* Required work *
Among the following entries, count the lines that contain "More" and report only the result.

* Records to process *

━━━━━━━━

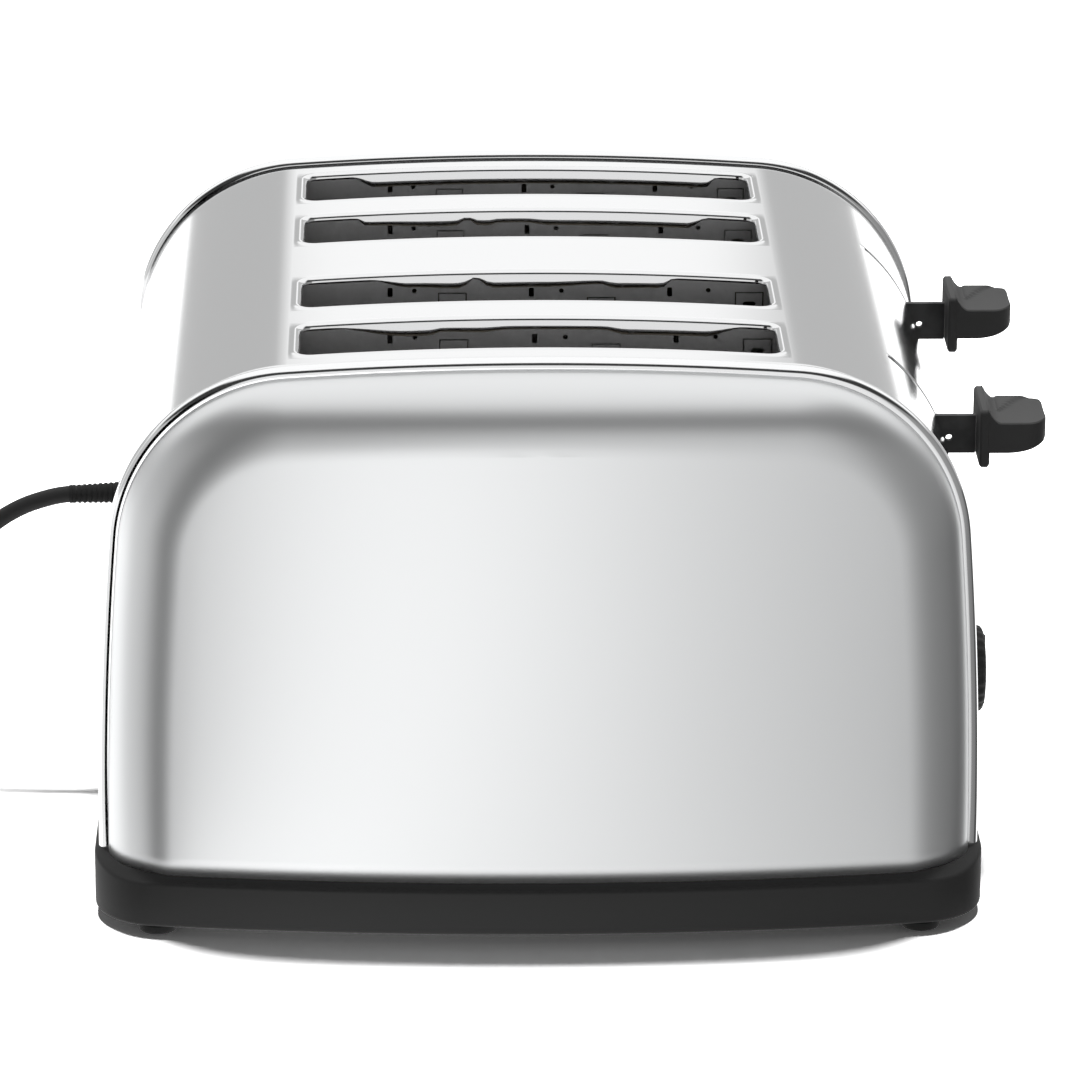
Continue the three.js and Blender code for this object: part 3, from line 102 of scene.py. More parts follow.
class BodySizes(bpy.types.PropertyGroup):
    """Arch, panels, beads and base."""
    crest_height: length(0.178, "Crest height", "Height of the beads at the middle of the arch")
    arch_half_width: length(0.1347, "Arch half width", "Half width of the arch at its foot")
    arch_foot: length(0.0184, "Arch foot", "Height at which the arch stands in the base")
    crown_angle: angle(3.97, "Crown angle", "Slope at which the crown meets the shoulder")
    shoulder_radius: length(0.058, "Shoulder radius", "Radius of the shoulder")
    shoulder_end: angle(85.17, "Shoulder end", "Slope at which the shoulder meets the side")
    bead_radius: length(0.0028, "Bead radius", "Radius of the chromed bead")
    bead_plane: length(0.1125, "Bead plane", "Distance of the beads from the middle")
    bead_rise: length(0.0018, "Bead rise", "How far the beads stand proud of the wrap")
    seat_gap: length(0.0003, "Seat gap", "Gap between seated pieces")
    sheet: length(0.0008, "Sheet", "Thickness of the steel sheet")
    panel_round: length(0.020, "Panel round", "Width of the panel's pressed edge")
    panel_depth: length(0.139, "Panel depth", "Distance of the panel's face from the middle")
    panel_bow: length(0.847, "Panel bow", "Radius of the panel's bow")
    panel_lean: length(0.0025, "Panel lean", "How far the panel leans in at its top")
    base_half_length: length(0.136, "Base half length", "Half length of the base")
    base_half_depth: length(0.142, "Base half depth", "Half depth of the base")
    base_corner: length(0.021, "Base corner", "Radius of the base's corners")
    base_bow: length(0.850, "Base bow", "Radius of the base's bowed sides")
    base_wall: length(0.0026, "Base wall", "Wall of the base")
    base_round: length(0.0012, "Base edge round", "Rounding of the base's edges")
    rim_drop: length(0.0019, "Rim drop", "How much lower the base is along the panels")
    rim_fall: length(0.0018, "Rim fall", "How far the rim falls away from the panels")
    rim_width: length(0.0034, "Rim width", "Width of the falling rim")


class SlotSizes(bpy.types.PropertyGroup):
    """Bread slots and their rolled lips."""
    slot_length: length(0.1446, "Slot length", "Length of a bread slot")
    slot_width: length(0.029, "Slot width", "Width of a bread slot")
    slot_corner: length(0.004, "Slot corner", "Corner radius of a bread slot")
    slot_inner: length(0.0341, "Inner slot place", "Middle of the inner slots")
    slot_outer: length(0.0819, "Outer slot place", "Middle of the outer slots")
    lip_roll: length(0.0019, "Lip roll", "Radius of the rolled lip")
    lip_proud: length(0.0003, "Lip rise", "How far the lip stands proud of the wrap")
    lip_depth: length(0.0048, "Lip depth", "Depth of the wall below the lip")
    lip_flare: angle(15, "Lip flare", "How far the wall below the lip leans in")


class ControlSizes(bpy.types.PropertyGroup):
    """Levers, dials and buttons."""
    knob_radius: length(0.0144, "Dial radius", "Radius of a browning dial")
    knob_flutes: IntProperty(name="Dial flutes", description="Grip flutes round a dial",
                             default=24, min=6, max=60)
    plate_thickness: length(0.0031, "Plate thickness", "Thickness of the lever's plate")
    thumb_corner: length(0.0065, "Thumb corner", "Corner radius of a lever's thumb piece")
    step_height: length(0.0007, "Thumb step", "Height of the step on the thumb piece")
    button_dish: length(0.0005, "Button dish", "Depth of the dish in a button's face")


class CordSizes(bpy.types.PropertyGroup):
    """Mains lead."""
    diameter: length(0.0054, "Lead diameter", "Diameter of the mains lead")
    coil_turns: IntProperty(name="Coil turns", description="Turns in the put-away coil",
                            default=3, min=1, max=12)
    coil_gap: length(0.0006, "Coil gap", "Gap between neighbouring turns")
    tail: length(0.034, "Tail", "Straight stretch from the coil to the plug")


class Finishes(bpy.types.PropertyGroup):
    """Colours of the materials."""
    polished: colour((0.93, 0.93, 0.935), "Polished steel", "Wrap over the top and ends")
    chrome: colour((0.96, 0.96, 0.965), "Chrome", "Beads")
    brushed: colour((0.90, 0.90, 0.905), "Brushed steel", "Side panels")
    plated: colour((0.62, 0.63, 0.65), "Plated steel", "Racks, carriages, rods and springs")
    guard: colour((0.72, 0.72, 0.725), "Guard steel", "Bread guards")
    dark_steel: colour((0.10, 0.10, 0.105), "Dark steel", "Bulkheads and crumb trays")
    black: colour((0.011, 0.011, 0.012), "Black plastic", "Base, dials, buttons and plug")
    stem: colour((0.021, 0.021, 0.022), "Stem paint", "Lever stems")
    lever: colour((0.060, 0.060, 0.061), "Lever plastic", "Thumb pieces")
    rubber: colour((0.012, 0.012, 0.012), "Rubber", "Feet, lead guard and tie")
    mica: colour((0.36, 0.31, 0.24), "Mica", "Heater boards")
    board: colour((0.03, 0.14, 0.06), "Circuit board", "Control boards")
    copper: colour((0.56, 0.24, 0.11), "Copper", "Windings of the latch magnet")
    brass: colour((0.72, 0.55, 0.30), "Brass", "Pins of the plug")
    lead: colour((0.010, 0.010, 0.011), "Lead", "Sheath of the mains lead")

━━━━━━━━

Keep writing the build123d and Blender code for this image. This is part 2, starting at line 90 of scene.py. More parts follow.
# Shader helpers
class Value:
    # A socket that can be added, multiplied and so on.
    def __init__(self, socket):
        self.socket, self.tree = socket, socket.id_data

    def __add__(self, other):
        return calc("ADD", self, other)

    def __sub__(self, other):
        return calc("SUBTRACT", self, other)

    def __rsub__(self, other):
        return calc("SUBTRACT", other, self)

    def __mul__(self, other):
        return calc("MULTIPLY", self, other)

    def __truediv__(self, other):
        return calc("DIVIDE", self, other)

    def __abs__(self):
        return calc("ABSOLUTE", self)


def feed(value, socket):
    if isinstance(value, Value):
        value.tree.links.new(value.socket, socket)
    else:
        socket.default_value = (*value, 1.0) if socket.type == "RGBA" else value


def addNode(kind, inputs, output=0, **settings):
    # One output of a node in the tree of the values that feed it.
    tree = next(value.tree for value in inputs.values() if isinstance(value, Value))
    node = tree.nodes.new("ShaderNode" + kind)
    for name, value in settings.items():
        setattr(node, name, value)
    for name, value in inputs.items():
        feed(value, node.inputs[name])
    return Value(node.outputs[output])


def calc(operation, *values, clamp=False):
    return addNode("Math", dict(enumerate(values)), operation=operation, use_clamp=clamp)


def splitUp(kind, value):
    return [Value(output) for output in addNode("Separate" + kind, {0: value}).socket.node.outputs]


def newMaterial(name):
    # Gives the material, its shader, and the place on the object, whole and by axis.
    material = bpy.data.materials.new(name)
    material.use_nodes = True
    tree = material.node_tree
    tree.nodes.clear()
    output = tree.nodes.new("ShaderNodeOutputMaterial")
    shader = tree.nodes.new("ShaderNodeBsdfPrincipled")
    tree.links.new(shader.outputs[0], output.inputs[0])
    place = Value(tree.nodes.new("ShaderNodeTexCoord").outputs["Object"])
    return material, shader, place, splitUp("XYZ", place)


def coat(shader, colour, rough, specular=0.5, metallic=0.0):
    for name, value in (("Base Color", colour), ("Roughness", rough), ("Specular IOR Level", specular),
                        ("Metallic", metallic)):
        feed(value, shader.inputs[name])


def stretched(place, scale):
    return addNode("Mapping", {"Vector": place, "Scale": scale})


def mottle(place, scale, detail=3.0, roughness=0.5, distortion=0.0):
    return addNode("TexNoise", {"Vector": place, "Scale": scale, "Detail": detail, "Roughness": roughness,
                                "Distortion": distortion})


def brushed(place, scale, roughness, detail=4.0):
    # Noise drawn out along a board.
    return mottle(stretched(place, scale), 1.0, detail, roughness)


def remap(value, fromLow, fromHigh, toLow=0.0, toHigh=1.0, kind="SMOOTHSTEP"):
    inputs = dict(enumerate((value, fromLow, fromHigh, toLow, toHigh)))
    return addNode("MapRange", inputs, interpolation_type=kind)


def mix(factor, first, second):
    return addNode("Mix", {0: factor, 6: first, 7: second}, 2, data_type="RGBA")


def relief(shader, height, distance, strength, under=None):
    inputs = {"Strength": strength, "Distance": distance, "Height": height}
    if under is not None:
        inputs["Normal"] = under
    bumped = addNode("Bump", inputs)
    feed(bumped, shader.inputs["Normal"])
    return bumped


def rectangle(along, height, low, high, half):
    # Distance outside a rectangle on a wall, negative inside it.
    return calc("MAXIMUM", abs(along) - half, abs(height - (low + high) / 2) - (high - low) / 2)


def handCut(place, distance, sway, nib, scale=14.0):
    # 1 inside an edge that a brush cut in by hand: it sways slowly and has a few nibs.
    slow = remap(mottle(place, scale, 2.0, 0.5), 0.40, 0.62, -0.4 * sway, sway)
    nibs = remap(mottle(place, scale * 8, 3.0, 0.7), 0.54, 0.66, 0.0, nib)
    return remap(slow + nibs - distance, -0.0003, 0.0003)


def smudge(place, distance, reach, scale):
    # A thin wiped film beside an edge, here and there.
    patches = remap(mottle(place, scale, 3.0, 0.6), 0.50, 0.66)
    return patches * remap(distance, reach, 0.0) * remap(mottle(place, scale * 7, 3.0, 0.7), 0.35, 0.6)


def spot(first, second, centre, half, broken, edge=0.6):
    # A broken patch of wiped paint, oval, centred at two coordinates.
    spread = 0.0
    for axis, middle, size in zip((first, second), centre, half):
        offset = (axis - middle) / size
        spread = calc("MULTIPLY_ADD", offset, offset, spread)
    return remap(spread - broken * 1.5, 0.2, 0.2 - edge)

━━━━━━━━

* Response to the task *
2